━━ EXTRACTED MATERIAL

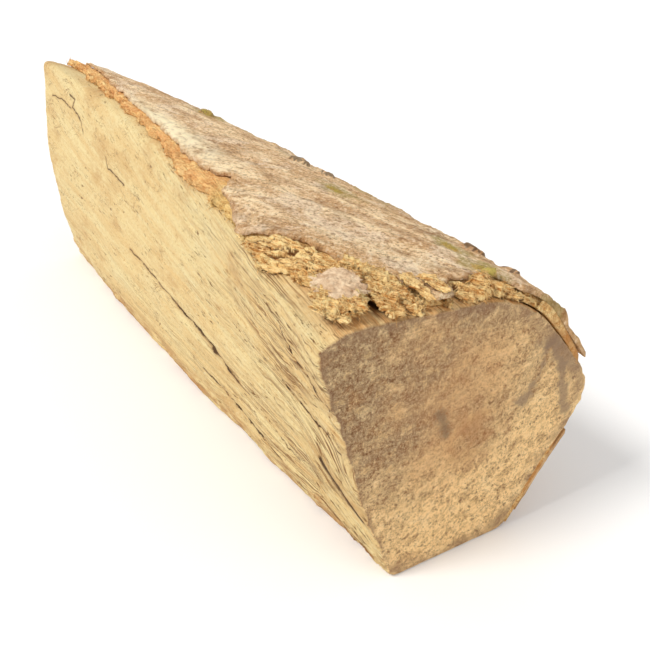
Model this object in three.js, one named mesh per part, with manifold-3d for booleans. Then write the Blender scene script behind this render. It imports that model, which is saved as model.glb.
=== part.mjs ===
// A split log for the fire: one billet of wood with two riven faces and two sawn ends,
// and the bark that still clings to its round side. Millimetres, +Z up, +Y along the log,
// front sawn end at -Y, standing on its lower riven face.
import * as THREE from "three";
import { mergeVertices } from "three/addons/utils/BufferGeometryUtils.js";
import Module from "manifold-3d";

const wasm = await Module();
wasm.setup();

// ---- driving dimensions ----
const LOG_LENGTH = 496; // along the lower edge of the left riven face
const FRONT_LEAN = { x: -0.016, z: -0.054 }; // the front saw cut isn't quite square
const GAP = 0.3; // air left between pieces that touch
const BAST_THICK = 4.8; // fibrous inner bark
const SKIN_THICK = 2.2; // pale outer bark
const BAST_BEVEL = 5; // how far the broken edge of the inner bark slopes back
const ROWS = 18; // steps along the log
const ROW_CROWDING = 1.5; // above 1 the rows stand closer together towards the front end
const RIVEN_STEPS = 7; // steps up the left riven face
const ROUND_STEPS = 20; // steps round the bark side
const BASE_STEPS = 3; // steps across the face it rests on
const CORNER = { lower: 5, upper: 2.5, right: 4 }; // worn corners, cut back by this much

// Outline of the wood at three stations, as [x, z] seen from the front end, clockwise:
// riven = left face from the ground up, round = bark side, base = the face it rests on.
const STATIONS = [
  {
    y: 0,
    riven: [[0, 0], [-16, 42], [-31, 88], [-45, 137]],
    round: [[-45, 137], [-27, 143], [8, 140], [48, 137], [80, 117], [101, 76], [88, 33], [70, 0]],
    base: [[70, 0], [36, 0], [0, 0]],
  },
  {
    y: 250,
    riven: [[-8, 0], [-13, 48], [-12, 104], [-8, 155]],
    round: [[-8, 155], [9, 157], [36, 153], [66, 143], [89, 120], [104, 79], [96, 36], [74, 0]],
    base: [[74, 0], [34, 0], [-8, 0]],
  },
  {
    y: LOG_LENGTH,
    riven: [[0, 0], [-9, 48], [-14, 112], [-6, 170]],
    round: [[-6, 170], [9, 172], [29, 164], [57, 151], [82, 126], [96, 86], [91, 38], [74, 0]],
    base: [[74, 0], [38, 0], [0, 0]],
  },
];

// Broken edges of the bark, as [distance from the front end, x on the bark side].
const BAST_EDGE = [
  [-15, 24], [0, 21], [7, 13], [13, 3], [19, -4], [27, -9], [35, -20], [40, -28], [55, -27],
  [63, -32], [76, -32], [92, -29], [106, -24], [150, -14], [200, -9], [250, -4], [300, 1],
  [360, 5], [430, 8], [LOG_LENGTH, 13],
];
const SKIN_EDGE = [
  [-15, 16], [0, 12], [8, 7], [16, 3], [25, 0], [37, -4], [49, -7], [62, -8], [71, -10], [82, -16],
  [90, -21], [98, -25], [115, -18], [134, -13], [150, -8], [156, 3], [164, -1], [176, -5],
  [215, -2], [250, 2], [280, 5], [340, 10], [392, 15], [457, 23], [LOG_LENGTH, 24],
];
const LOWER_EDGE = 0.955; // where the bark stops on the lower right, as a share of the bark side
const BARK_COLUMNS = 12; // steps across a sheet of bark
const CUTTER = { depth: -3, height: 12, overrun: 15 }; // a sheet's reach below, above and past the wood

// A stub of branch wood swells out of the right side by the front end, and the bark has gone round it.
const KNOT = { y: 4, z: 70, swell: 16, alongLog: 26, upDown: 22 };
const KNOT_BAY = { radius: 23, alongLog: 1.45, centre: [108, 2, 70], around: 16, down: 12 };

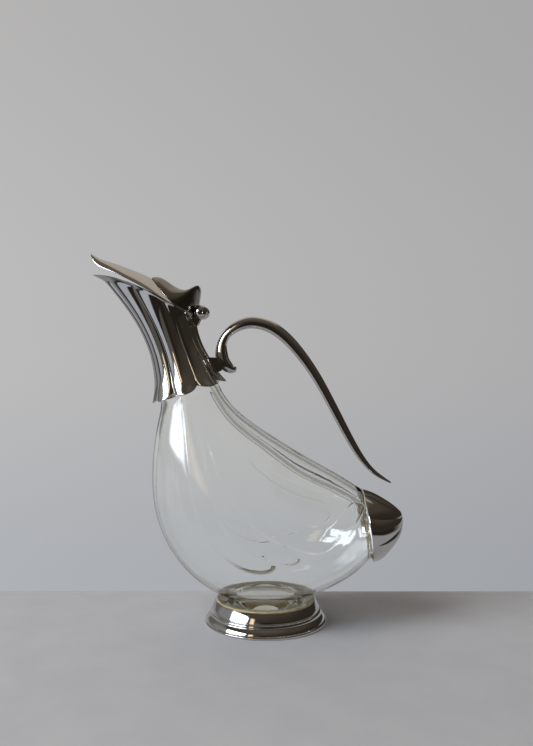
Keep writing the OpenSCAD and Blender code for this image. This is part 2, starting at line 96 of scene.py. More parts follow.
# ---------- meshes ----------
def quads(rows, cols, closed=True, wrap=False):
    """Four-sided faces between rows of points.

    closed joins the ends of each row, and wrap joins the last row to the first."""
    i = np.arange(rows if wrap else rows - 1)[:, None]
    j = np.arange(cols if closed else cols - 1)[None, :]
    a, b = i * cols + j, i * cols + (j + 1) % cols
    c, d = (i + 1) % rows * cols + (j + 1) % cols, (i + 1) % rows * cols + j
    return np.stack([a, b, c, d], -1).reshape(-1, 4).tolist()


def new_mesh(name, points, faces, sharp):
    """A closed mesh in metres, with its faces turned outwards and shaded smooth between sharp edges."""
    mesh = bpy.data.meshes.new(name)
    mesh.from_pydata((np.asarray(points) * MM).tolist(), [], faces)
    bm = bmesh.new()
    bm.from_mesh(mesh)
    bmesh.ops.remove_doubles(bm, verts=bm.verts, dist=1e-7)
    bmesh.ops.recalc_face_normals(bm, faces=bm.faces)
    if bm.calc_volume(signed=True) < 0:
        bmesh.ops.reverse_faces(bm, faces=bm.faces)
    bm.to_mesh(mesh)
    bm.free()
    mesh.polygons.foreach_set("use_smooth", [True] * len(mesh.polygons))
    mesh.set_sharp_from_angle(angle=radians(sharp))
    return mesh


def piece(name, points, faces, paint, body, slot, *nodes, sharp=35):
    """One piece of the jug, which stands for its CAD nodes and rides on a body."""
    obj = bpy.data.objects.new(name, new_mesh(name, points, faces, sharp))
    bpy.context.scene.collection.objects.link(obj)
    obj.data.materials.append(paint)
    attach(obj, body)
    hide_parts(*nodes)
    return obj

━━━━

:: REQUIRED WORK ::
Between the line containing "Keep writing the" and the line containing "rows of points." lies the part to return. Return it exactly, counting both of those lines.

:: TASK ANSWER ::
Keep writing the OpenSCAD and Blender code for this image. This is part 2, starting at line 96 of scene.py. More parts follow.
# ---------- meshes ----------
def quads(rows, cols, closed=True, wrap=False):
    """Four-sided faces between rows of points.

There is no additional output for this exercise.